Les conditions à réunir pour des interventions mécaniques efficaces sur chardons

1. Intervenir au moment où les réserves racinaires sont au plus bas (sortie d’hiver ou fin du printemps/début d’été) -> stade 5-8 feuilles du chardon
2. Utiliser des outils avec le maximum de recouvrement (> 30 %) -> ailettes
3. Intervenir par temps sec et chaud
4. Combiner avec des cultures étouffantes ou permettant d’intervenir au bon moment -> luzerne, escourgeon
Et, comme pour toutes les adventices, l'intervention dès les premières apparitions du chardon limite sa prolifération et donne les meilleurs résultats.
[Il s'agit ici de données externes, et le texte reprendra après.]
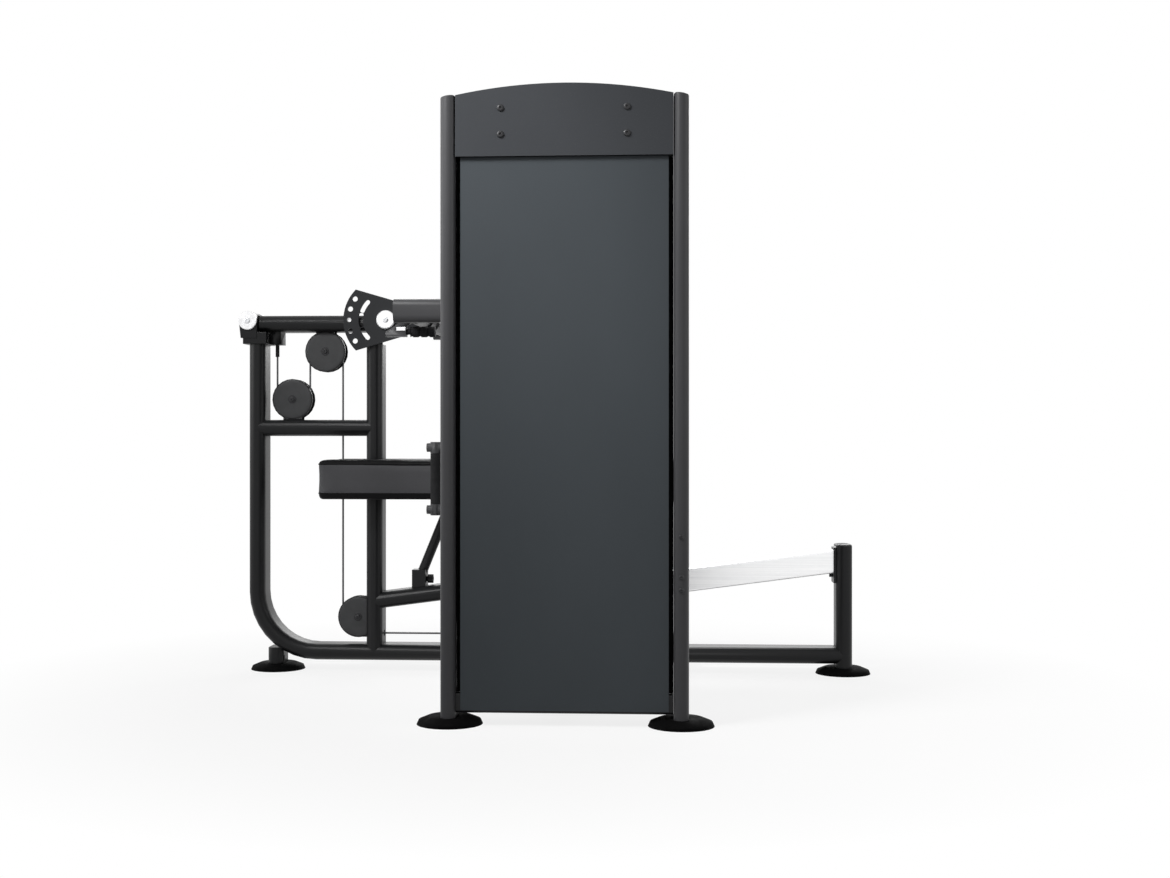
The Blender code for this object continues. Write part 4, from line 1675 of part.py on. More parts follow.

Quid des applications herbicides ?

La stratégie chimique est un levier supplémentaire. La période optimale pour une application herbicide se situe au stade « boutons floraux » du chardon (aux environs du stade 2 nœuds du blé tendre), doublée d’une intervention à l’interculture.

Au stade boutons floraux, la sève élaborée circule des parties végétatives vers les organes souterrains ; l’herbicide étant également transporté, il pourra détruire la partie souterraine. À l’interculture, le chardon, sectionné par la coupe de la moissonneuse, sera reparti en végétation. Cette masse foliaire va faciliter la pénétration du produit dans la plante. Le plus important est d’intervenir sur plusieurs années afin de contrôler durablement le chardon. Il est possible de rajouter du 2,4 D au glyphosate dans la lutte en interculture, à raison de 800 g/ha. Attention cependant au délai avant l’implantation de la culture suivante pour cette substance active.

L’utilisation du glyphosate est évidemment soumise à la nouvelle réglementation en vigueur. Pour une interculture avant l’implantation d’une culture d’automne, le glyphosate, hors lutte obligatoire, n’est possible que sur une parcelle non labourée et à une dose maximale de 1080 g/ha par an. Avant l’implantation d’une culture de printemps, la même règle s’applique avec cependant une possibilité supplémentaire pour une application d’été ou de début d’automne en parcelle labourée si on est en présence d’un sol hydromorphe.

En fonction des cultures, les stades d’application peuvent être différents : sur blé, jusqu’au stade 2 nœuds (avec un produit à base de clopyralid) et jusqu’au stade dernière feuille étalée (metsulfuron et spécialités Chardex/Effigo). Sur maïs, la lutte peut s’envisager avec une application de Lontrel-100 + huile ou bien avec un herbicide à base de dérivé auxinique, avant le stade 6 feuilles du maïs.